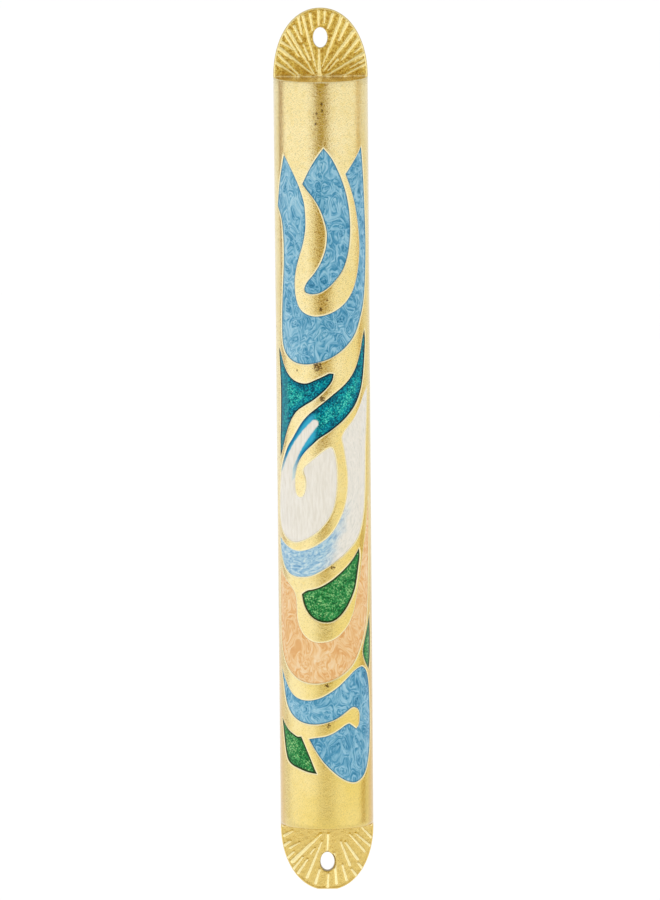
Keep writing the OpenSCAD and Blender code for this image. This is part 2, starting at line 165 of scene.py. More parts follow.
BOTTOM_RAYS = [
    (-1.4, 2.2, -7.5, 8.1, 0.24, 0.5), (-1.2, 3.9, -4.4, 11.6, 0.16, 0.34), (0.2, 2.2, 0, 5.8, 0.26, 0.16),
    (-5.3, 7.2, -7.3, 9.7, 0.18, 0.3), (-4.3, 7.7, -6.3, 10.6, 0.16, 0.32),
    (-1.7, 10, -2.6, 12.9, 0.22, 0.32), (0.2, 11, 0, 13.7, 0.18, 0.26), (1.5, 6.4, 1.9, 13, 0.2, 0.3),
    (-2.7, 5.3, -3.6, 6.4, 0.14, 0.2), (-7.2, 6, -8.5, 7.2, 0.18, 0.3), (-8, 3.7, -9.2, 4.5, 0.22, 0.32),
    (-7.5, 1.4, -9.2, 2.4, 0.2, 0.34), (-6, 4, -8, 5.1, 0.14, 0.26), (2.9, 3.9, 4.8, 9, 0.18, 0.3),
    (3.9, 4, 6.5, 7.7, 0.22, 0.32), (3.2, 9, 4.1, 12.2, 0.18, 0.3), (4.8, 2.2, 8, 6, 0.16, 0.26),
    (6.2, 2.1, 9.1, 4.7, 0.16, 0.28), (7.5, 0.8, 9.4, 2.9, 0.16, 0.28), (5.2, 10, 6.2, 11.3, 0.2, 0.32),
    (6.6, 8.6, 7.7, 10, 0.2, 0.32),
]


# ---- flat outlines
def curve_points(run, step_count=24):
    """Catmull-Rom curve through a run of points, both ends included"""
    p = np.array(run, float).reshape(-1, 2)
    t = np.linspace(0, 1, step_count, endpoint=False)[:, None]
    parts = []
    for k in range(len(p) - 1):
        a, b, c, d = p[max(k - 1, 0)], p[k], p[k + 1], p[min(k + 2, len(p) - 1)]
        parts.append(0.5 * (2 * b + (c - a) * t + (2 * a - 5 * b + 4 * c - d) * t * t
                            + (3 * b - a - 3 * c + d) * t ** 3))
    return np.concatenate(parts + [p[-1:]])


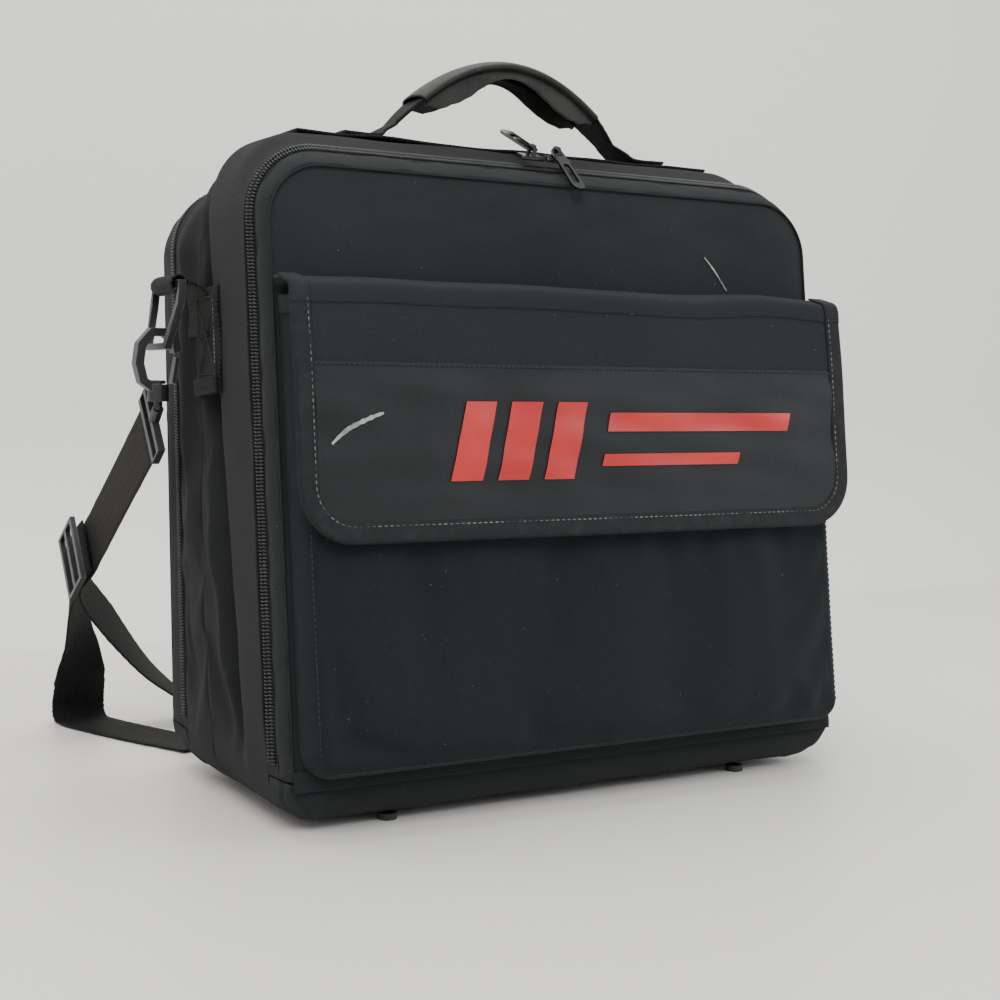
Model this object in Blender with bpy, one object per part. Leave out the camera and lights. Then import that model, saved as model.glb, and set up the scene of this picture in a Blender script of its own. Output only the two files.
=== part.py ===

■ **TASK**:
Write the material out again word for word.

■ **RIGHT ANSWER**:
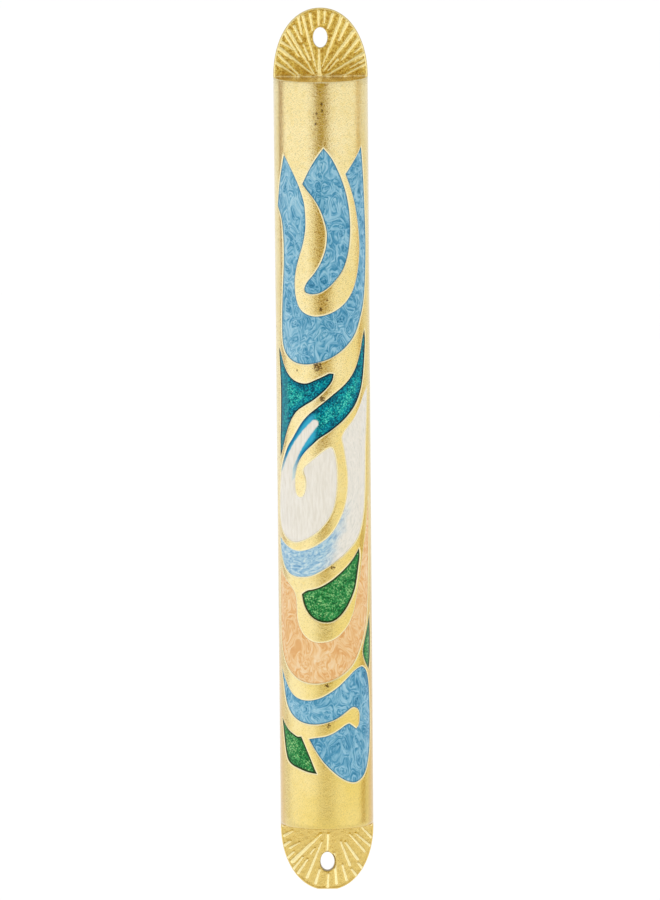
Keep writing the OpenSCAD and Blender code for this image. This is part 2, starting at line 165 of scene.py. More parts follow.
BOTTOM_RAYS = [
    (-1.4, 2.2, -7.5, 8.1, 0.24, 0.5), (-1.2, 3.9, -4.4, 11.6, 0.16, 0.34), (0.2, 2.2, 0, 5.8, 0.26, 0.16),
    (-5.3, 7.2, -7.3, 9.7, 0.18, 0.3), (-4.3, 7.7, -6.3, 10.6, 0.16, 0.32),
    (-1.7, 10, -2.6, 12.9, 0.22, 0.32), (0.2, 11, 0, 13.7, 0.18, 0.26), (1.5, 6.4, 1.9, 13, 0.2, 0.3),
    (-2.7, 5.3, -3.6, 6.4, 0.14, 0.2), (-7.2, 6, -8.5, 7.2, 0.18, 0.3), (-8, 3.7, -9.2, 4.5, 0.22, 0.32),
    (-7.5, 1.4, -9.2, 2.4, 0.2, 0.34), (-6, 4, -8, 5.1, 0.14, 0.26), (2.9, 3.9, 4.8, 9, 0.18, 0.3),
    (3.9, 4, 6.5, 7.7, 0.22, 0.32), (3.2, 9, 4.1, 12.2, 0.18, 0.3), (4.8, 2.2, 8, 6, 0.16, 0.26),
    (6.2, 2.1, 9.1, 4.7, 0.16, 0.28), (7.5, 0.8, 9.4, 2.9, 0.16, 0.28), (5.2, 10, 6.2, 11.3, 0.2, 0.32),
    (6.6, 8.6, 7.7, 10, 0.2, 0.32),
]


# ---- flat outlines
def curve_points(run, step_count=24):
    """Catmull-Rom curve through a run of points, both ends included"""
    p = np.array(run, float).reshape(-1, 2)
    t = np.linspace(0, 1, step_count, endpoint=False)[:, None]
    parts = []
    for k in range(len(p) - 1):
        a, b, c, d = p[max(k - 1, 0)], p[k], p[k + 1], p[min(k + 2, len(p) - 1)]
        parts.append(0.5 * (2 * b + (c - a) * t + (2 * a - 5 * b + 4 * c - d) * t * t
                            + (3 * b - a - 3 * c + d) * t ** 3))
    return np.concatenate(parts + [p[-1:]])


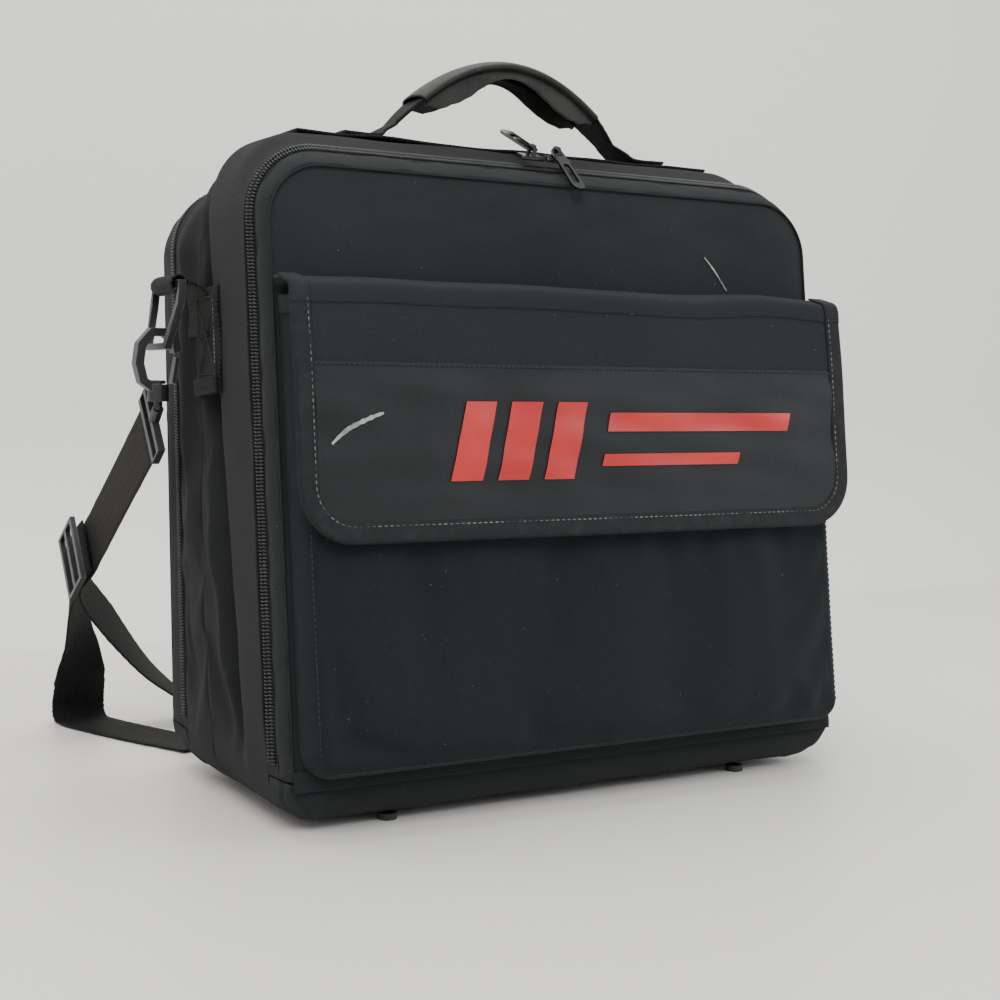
Model this object in Blender with bpy, one object per part. Leave out the camera and lights. Then import that model, saved as model.glb, and set up the scene of this picture in a Blender script of its own. Output only the two files.
=== part.py ===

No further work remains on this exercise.